YOUR OBJECTIVE - Print each line exactly as it is given.

---------- MATERIAL FOR THIS EXERCISE

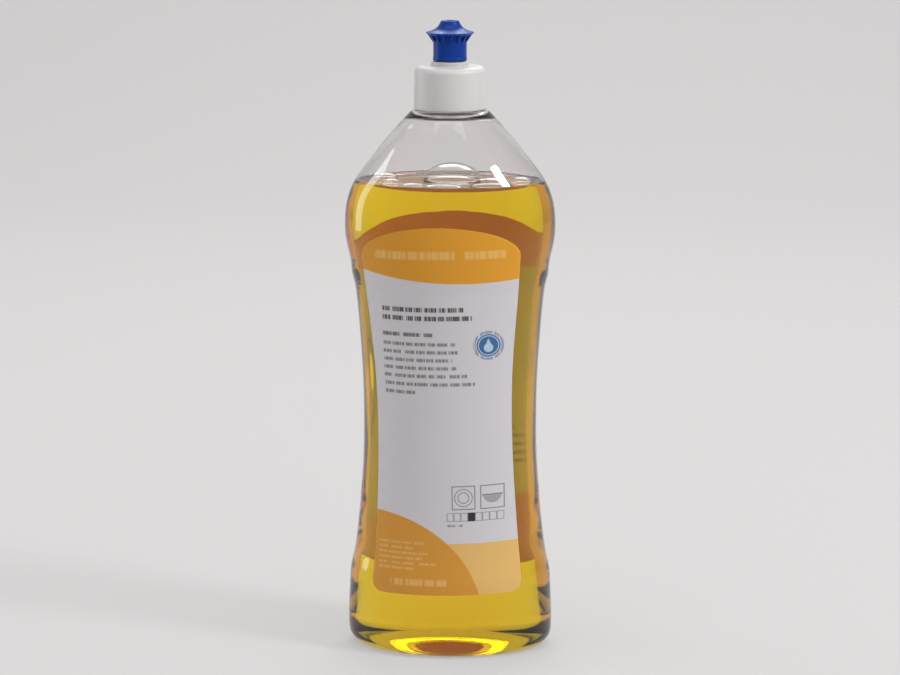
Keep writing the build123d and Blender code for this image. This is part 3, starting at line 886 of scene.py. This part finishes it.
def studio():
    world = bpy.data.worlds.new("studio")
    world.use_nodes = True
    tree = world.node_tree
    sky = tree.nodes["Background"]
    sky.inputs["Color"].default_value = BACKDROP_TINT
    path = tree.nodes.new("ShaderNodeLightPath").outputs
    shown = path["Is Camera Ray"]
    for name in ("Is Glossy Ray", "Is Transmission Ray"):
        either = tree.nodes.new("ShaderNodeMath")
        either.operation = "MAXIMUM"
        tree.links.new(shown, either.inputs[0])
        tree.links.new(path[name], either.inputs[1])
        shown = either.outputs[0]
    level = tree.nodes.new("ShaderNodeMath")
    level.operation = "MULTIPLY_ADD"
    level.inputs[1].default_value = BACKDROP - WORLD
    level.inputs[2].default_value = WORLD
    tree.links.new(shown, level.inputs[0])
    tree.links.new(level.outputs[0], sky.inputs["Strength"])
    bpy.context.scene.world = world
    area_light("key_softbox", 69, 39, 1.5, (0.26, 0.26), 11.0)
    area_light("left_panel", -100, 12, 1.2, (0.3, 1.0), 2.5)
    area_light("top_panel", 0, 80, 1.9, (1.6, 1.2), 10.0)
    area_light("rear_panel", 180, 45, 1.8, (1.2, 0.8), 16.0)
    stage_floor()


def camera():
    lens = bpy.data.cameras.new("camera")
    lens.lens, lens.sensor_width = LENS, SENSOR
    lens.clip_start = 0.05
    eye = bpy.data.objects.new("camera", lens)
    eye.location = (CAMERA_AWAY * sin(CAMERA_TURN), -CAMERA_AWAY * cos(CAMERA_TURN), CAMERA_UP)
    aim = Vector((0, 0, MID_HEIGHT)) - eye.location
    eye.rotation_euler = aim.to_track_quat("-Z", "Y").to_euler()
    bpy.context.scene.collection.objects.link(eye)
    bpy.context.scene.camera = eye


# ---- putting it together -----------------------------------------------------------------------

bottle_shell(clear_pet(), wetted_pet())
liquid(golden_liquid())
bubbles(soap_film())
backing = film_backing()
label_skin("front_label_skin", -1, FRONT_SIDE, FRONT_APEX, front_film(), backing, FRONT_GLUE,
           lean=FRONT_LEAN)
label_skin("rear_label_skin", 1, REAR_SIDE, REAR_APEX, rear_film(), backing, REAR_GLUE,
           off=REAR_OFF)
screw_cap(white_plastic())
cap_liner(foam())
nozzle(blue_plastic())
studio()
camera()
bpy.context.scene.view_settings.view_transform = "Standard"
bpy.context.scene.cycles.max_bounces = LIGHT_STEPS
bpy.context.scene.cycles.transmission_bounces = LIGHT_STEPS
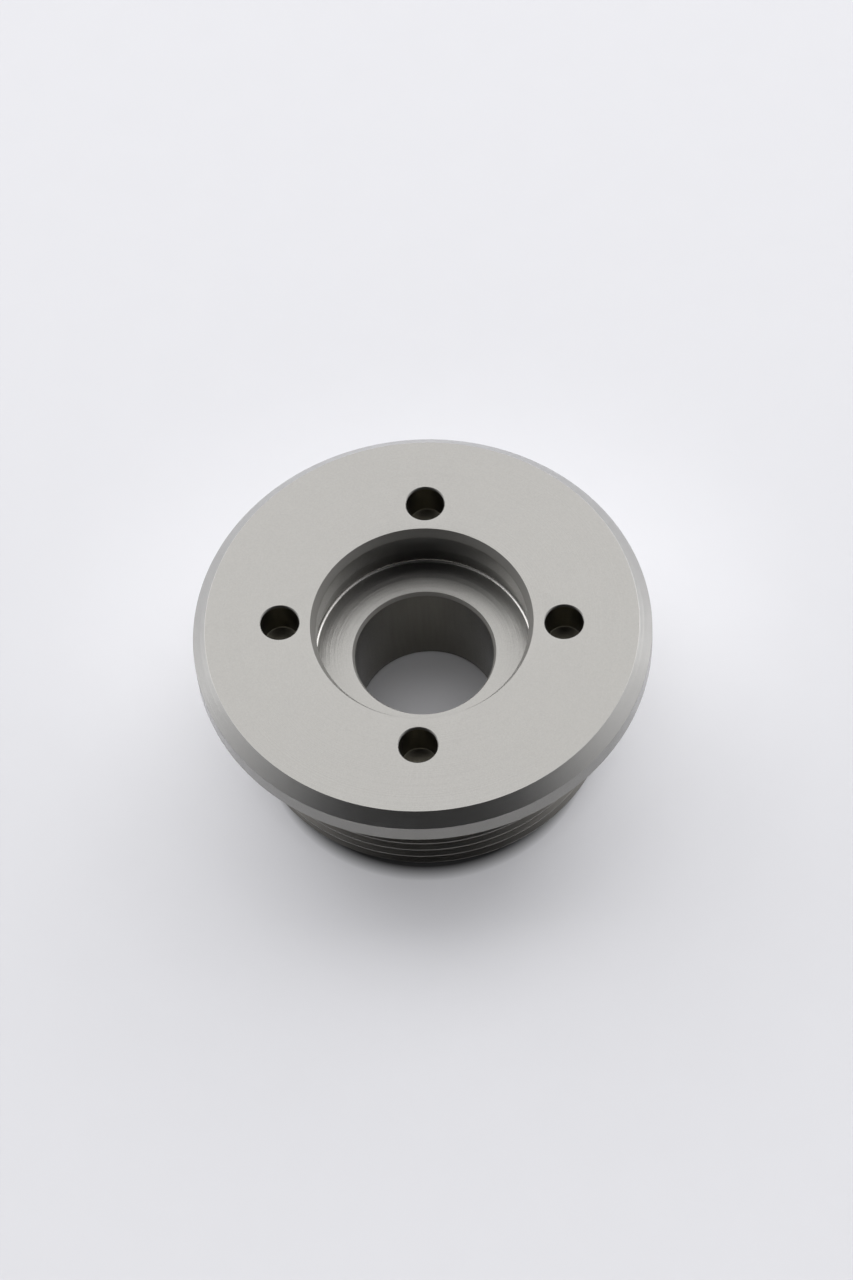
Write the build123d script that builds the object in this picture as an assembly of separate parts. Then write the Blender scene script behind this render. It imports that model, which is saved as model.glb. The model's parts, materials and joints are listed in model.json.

--------------------

SOLUTION TO THIS PROBLEM -
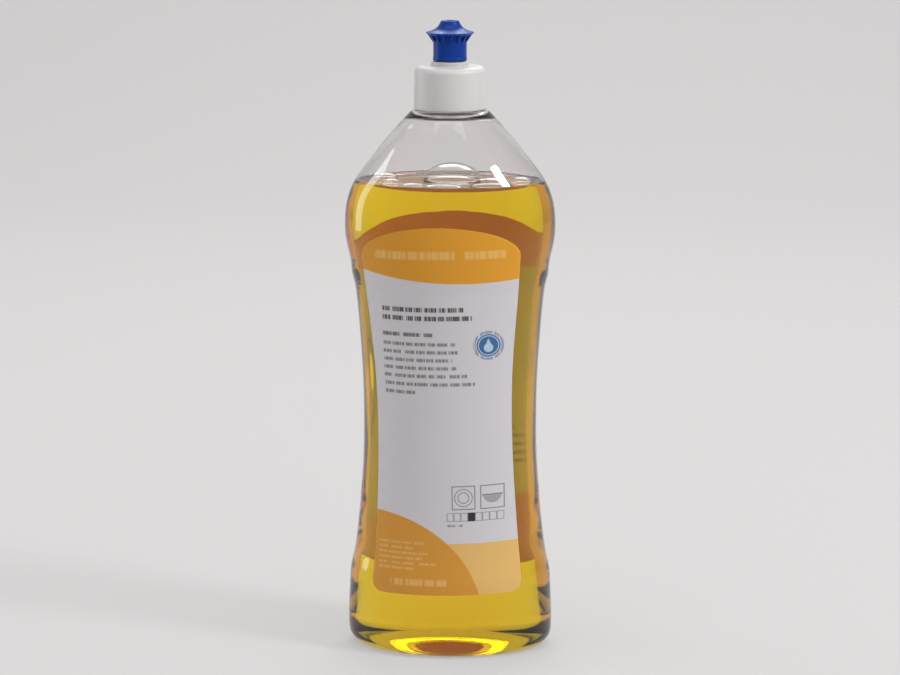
Keep writing the build123d and Blender code for this image. This is part 3, starting at line 886 of scene.py. This part finishes it.
def studio():
    world = bpy.data.worlds.new("studio")
    world.use_nodes = True
    tree = world.node_tree
    sky = tree.nodes["Background"]
    sky.inputs["Color"].default_value = BACKDROP_TINT
    path = tree.nodes.new("ShaderNodeLightPath").outputs
    shown = path["Is Camera Ray"]
    for name in ("Is Glossy Ray", "Is Transmission Ray"):
        either = tree.nodes.new("ShaderNodeMath")
        either.operation = "MAXIMUM"
        tree.links.new(shown, either.inputs[0])
        tree.links.new(path[name], either.inputs[1])
        shown = either.outputs[0]
    level = tree.nodes.new("ShaderNodeMath")
    level.operation = "MULTIPLY_ADD"
    level.inputs[1].default_value = BACKDROP - WORLD
    level.inputs[2].default_value = WORLD
    tree.links.new(shown, level.inputs[0])
    tree.links.new(level.outputs[0], sky.inputs["Strength"])
    bpy.context.scene.world = world
    area_light("key_softbox", 69, 39, 1.5, (0.26, 0.26), 11.0)
    area_light("left_panel", -100, 12, 1.2, (0.3, 1.0), 2.5)
    area_light("top_panel", 0, 80, 1.9, (1.6, 1.2), 10.0)
    area_light("rear_panel", 180, 45, 1.8, (1.2, 0.8), 16.0)
    stage_floor()


def camera():
    lens = bpy.data.cameras.new("camera")
    lens.lens, lens.sensor_width = LENS, SENSOR
    lens.clip_start = 0.05
    eye = bpy.data.objects.new("camera", lens)
    eye.location = (CAMERA_AWAY * sin(CAMERA_TURN), -CAMERA_AWAY * cos(CAMERA_TURN), CAMERA_UP)
    aim = Vector((0, 0, MID_HEIGHT)) - eye.location
    eye.rotation_euler = aim.to_track_quat("-Z", "Y").to_euler()
    bpy.context.scene.collection.objects.link(eye)
    bpy.context.scene.camera = eye


# ---- putting it together -----------------------------------------------------------------------

bottle_shell(clear_pet(), wetted_pet())
liquid(golden_liquid())
bubbles(soap_film())
backing = film_backing()
label_skin("front_label_skin", -1, FRONT_SIDE, FRONT_APEX, front_film(), backing, FRONT_GLUE,
           lean=FRONT_LEAN)
label_skin("rear_label_skin", 1, REAR_SIDE, REAR_APEX, rear_film(), backing, REAR_GLUE,
           off=REAR_OFF)
screw_cap(white_plastic())
cap_liner(foam())
nozzle(blue_plastic())
studio()
camera()
bpy.context.scene.view_settings.view_transform = "Standard"
bpy.context.scene.cycles.max_bounces = LIGHT_STEPS
bpy.context.scene.cycles.transmission_bounces = LIGHT_STEPS
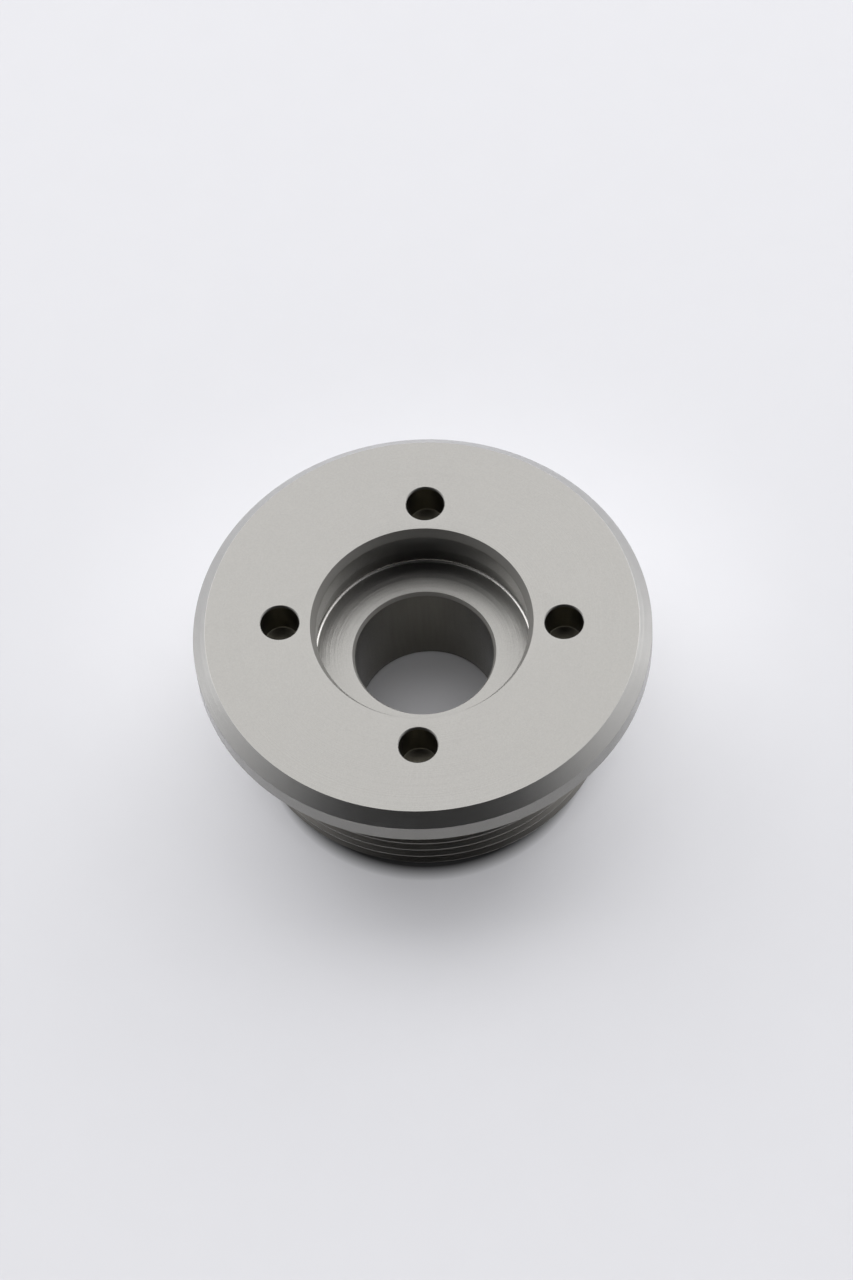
Write the build123d script that builds the object in this picture as an assembly of separate parts. Then write the Blender scene script behind this render. It imports that model, which is saved as model.glb. The model's parts, materials and joints are listed in model.json.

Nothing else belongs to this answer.